▶ [Required task]:
Return the material below in full and exactly.

▶ [Collected data]:
....
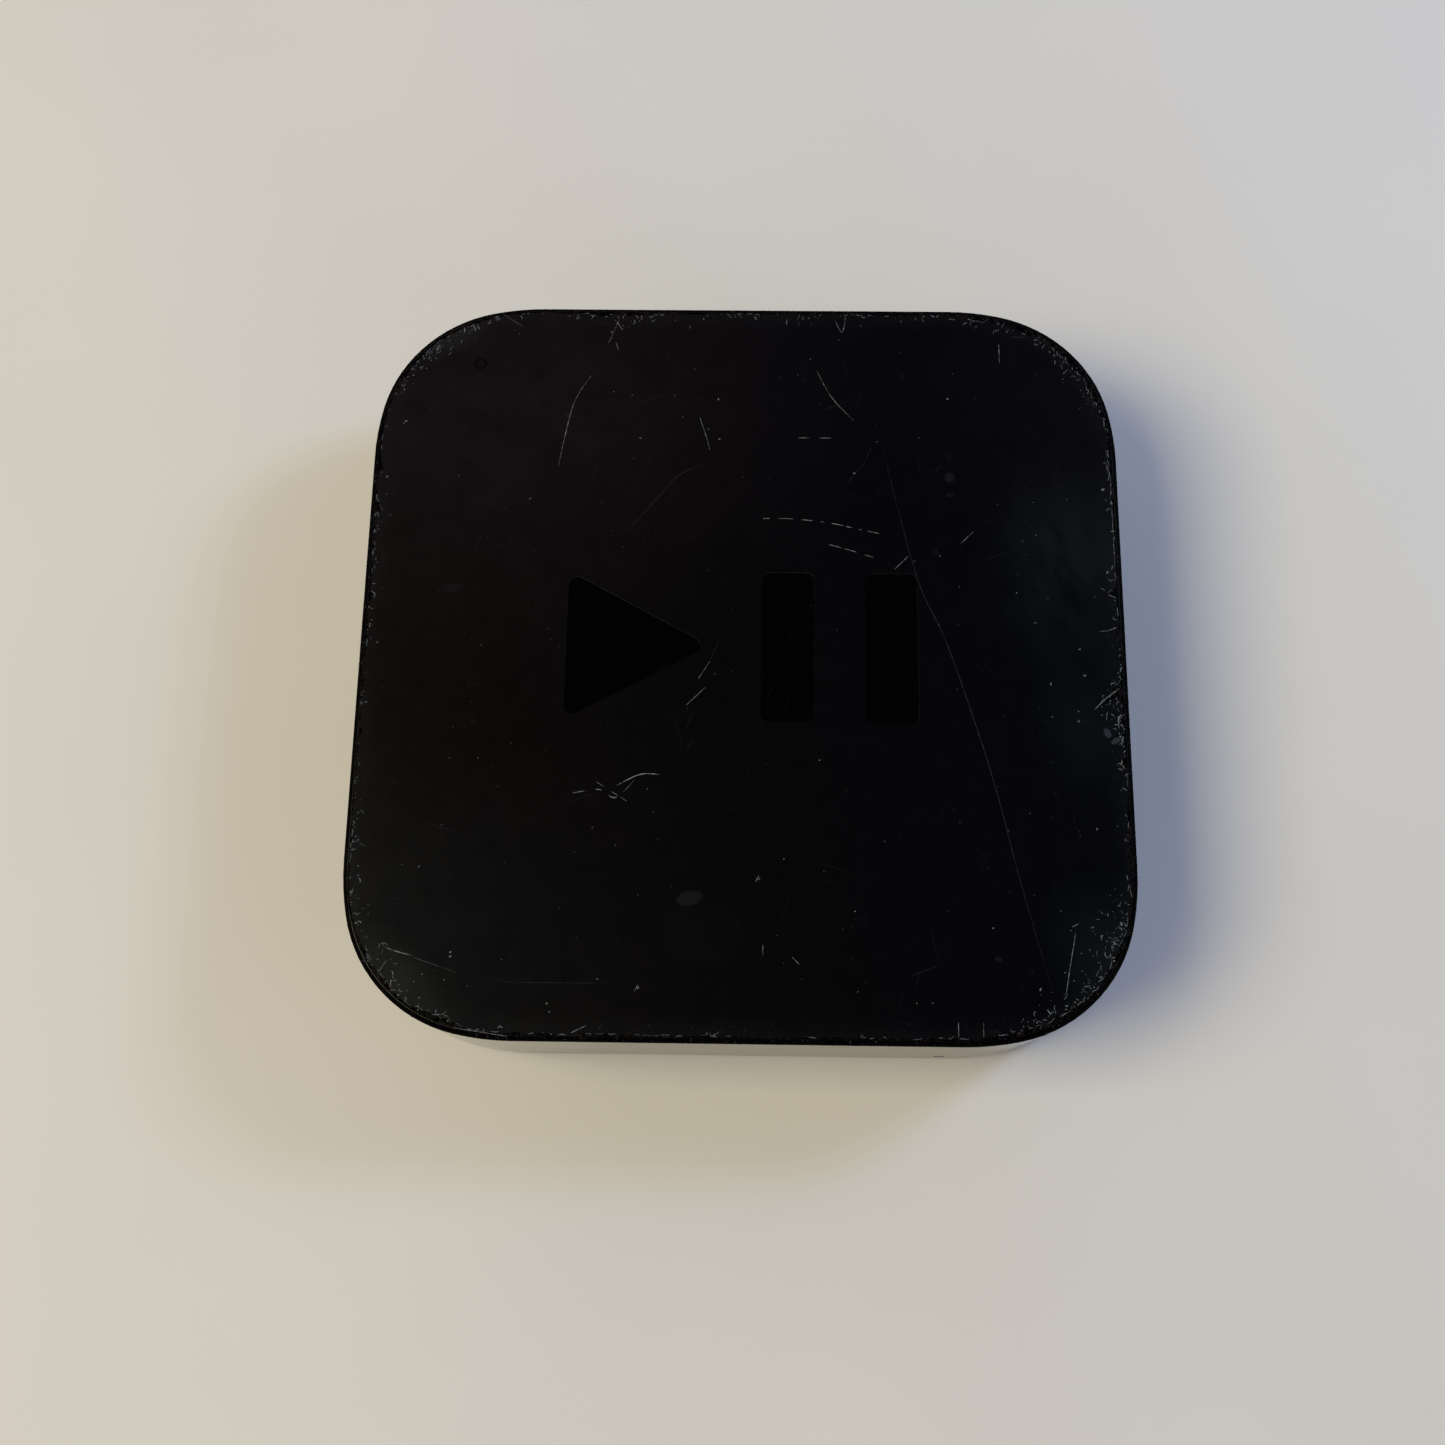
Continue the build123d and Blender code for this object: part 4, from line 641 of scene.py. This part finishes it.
def ridge(mesh, route, width, height, base):
    """A closed raised line along a route: triangular across, tapered to a point at both ends."""
    rings = []
    last = len(route) - 1
    for index, point in enumerate(route):
        ahead = route[min(index + 1, last)] - route[max(index - 1, 0)]
        side = Vector((-ahead.y, ahead.x)).normalized()
        taper = max(math.sin(math.pi * index / last), 0.0) ** 0.5
        if index in (0, last):
            rings.append([mesh.verts.new((point.x * MM, point.y * MM, base * MM))])
            continue
        half = side * width * taper / 2 * chance.uniform(0.6, 1.3)
        corners = [(point + half, 0.0), (point, height * taper), (point - half, 0.0)]
        rings.append([mesh.verts.new((p.x * MM, p.y * MM, (base + rise) * MM)) for p, rise in corners])
    for first, second in zip(rings, rings[1:]):
        for corner in range(3):
            turn = (corner + 1) % 3
            if len(first) == 1:
                mesh.faces.new((first[0], second[corner], second[turn]))
            elif len(second) == 1:
                mesh.faces.new((first[corner], second[0], first[turn]))
            else:
                mesh.faces.new((first[corner], second[corner], second[turn], first[turn]))


def flake(mesh, x, y, length, width, height, turn, base):
    """A small closed chip with an uneven outline that rises to one point."""
    count = chance.randint(5, 7)
    along = Vector((math.cos(turn), math.sin(turn)))
    across = Vector((-along.y, along.x))
    ring = []
    for corner in range(count):
        angle = 2 * math.pi * corner / count
        reach = chance.uniform(0.55, 1.0)
        spot = Vector((x, y)) + along * math.cos(angle) * length / 2 * reach
        spot += across * math.sin(angle) * width / 2 * reach
        ring.append(mesh.verts.new((spot.x * MM, spot.y * MM, base * MM)))
    lean = along * chance.uniform(-0.25, 0.25) * length
    peak = mesh.verts.new(((x + lean.x) * MM, (y + lean.y) * MM, (base + height) * MM))
    for first, second in zip(ring, ring[1:] + ring[:1]):
        mesh.faces.new((first, second, peak))
    mesh.faces.new(reversed(ring))


def new_piece(name, mesh, material, smooth):
    """An object made from the mesh, which is freed, with this material."""
    data = bpy.data.meshes.new(name)
    mesh.to_mesh(data)
    mesh.free()
    data.materials.append(material)
    for face in data.polygons:
        face.use_smooth = smooth
    piece = bpy.data.objects.new(name, data)
    bpy.context.scene.collection.objects.link(piece)
    return piece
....
▶ [Expected answer]:
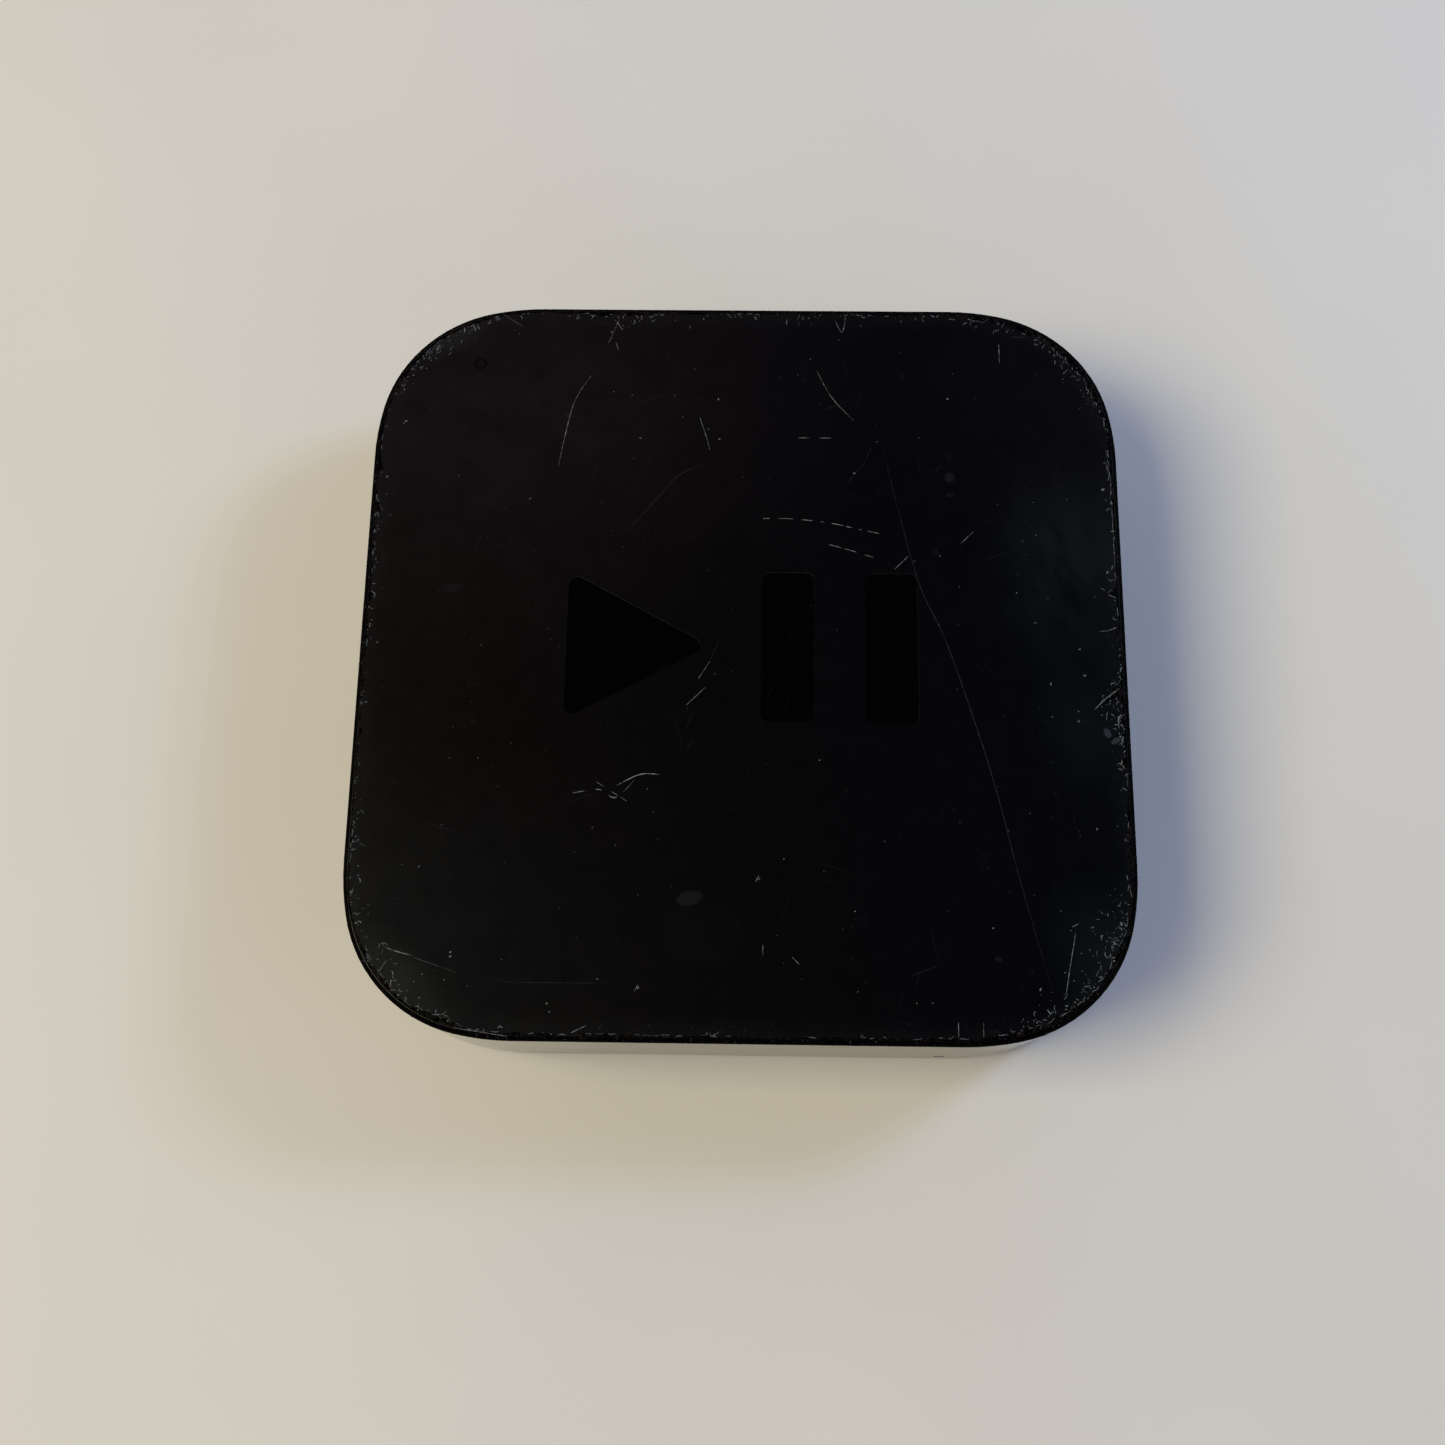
Continue the build123d and Blender code for this object: part 4, from line 641 of scene.py. This part finishes it.
def ridge(mesh, route, width, height, base):
    """A closed raised line along a route: triangular across, tapered to a point at both ends."""
    rings = []
    last = len(route) - 1
    for index, point in enumerate(route):
        ahead = route[min(index + 1, last)] - route[max(index - 1, 0)]
        side = Vector((-ahead.y, ahead.x)).normalized()
        taper = max(math.sin(math.pi * index / last), 0.0) ** 0.5
        if index in (0, last):
            rings.append([mesh.verts.new((point.x * MM, point.y * MM, base * MM))])
            continue
        half = side * width * taper / 2 * chance.uniform(0.6, 1.3)
        corners = [(point + half, 0.0), (point, height * taper), (point - half, 0.0)]
        rings.append([mesh.verts.new((p.x * MM, p.y * MM, (base + rise) * MM)) for p, rise in corners])
    for first, second in zip(rings, rings[1:]):
        for corner in range(3):
            turn = (corner + 1) % 3
            if len(first) == 1:
                mesh.faces.new((first[0], second[corner], second[turn]))
            elif len(second) == 1:
                mesh.faces.new((first[corner], second[0], first[turn]))
            else:
                mesh.faces.new((first[corner], second[corner], second[turn], first[turn]))


def flake(mesh, x, y, length, width, height, turn, base):
    """A small closed chip with an uneven outline that rises to one point."""
    count = chance.randint(5, 7)
    along = Vector((math.cos(turn), math.sin(turn)))
    across = Vector((-along.y, along.x))
    ring = []
    for corner in range(count):
        angle = 2 * math.pi * corner / count
        reach = chance.uniform(0.55, 1.0)
        spot = Vector((x, y)) + along * math.cos(angle) * length / 2 * reach
        spot += across * math.sin(angle) * width / 2 * reach
        ring.append(mesh.verts.new((spot.x * MM, spot.y * MM, base * MM)))
    lean = along * chance.uniform(-0.25, 0.25) * length
    peak = mesh.verts.new(((x + lean.x) * MM, (y + lean.y) * MM, (base + height) * MM))
    for first, second in zip(ring, ring[1:] + ring[:1]):
        mesh.faces.new((first, second, peak))
    mesh.faces.new(reversed(ring))


def new_piece(name, mesh, material, smooth):
    """An object made from the mesh, which is freed, with this material."""
    data = bpy.data.meshes.new(name)
    mesh.to_mesh(data)
    mesh.free()
    data.materials.append(material)
    for face in data.polygons:
        face.use_smooth = smooth
    piece = bpy.data.objects.new(name, data)
    bpy.context.scene.collection.objects.link(piece)
    return piece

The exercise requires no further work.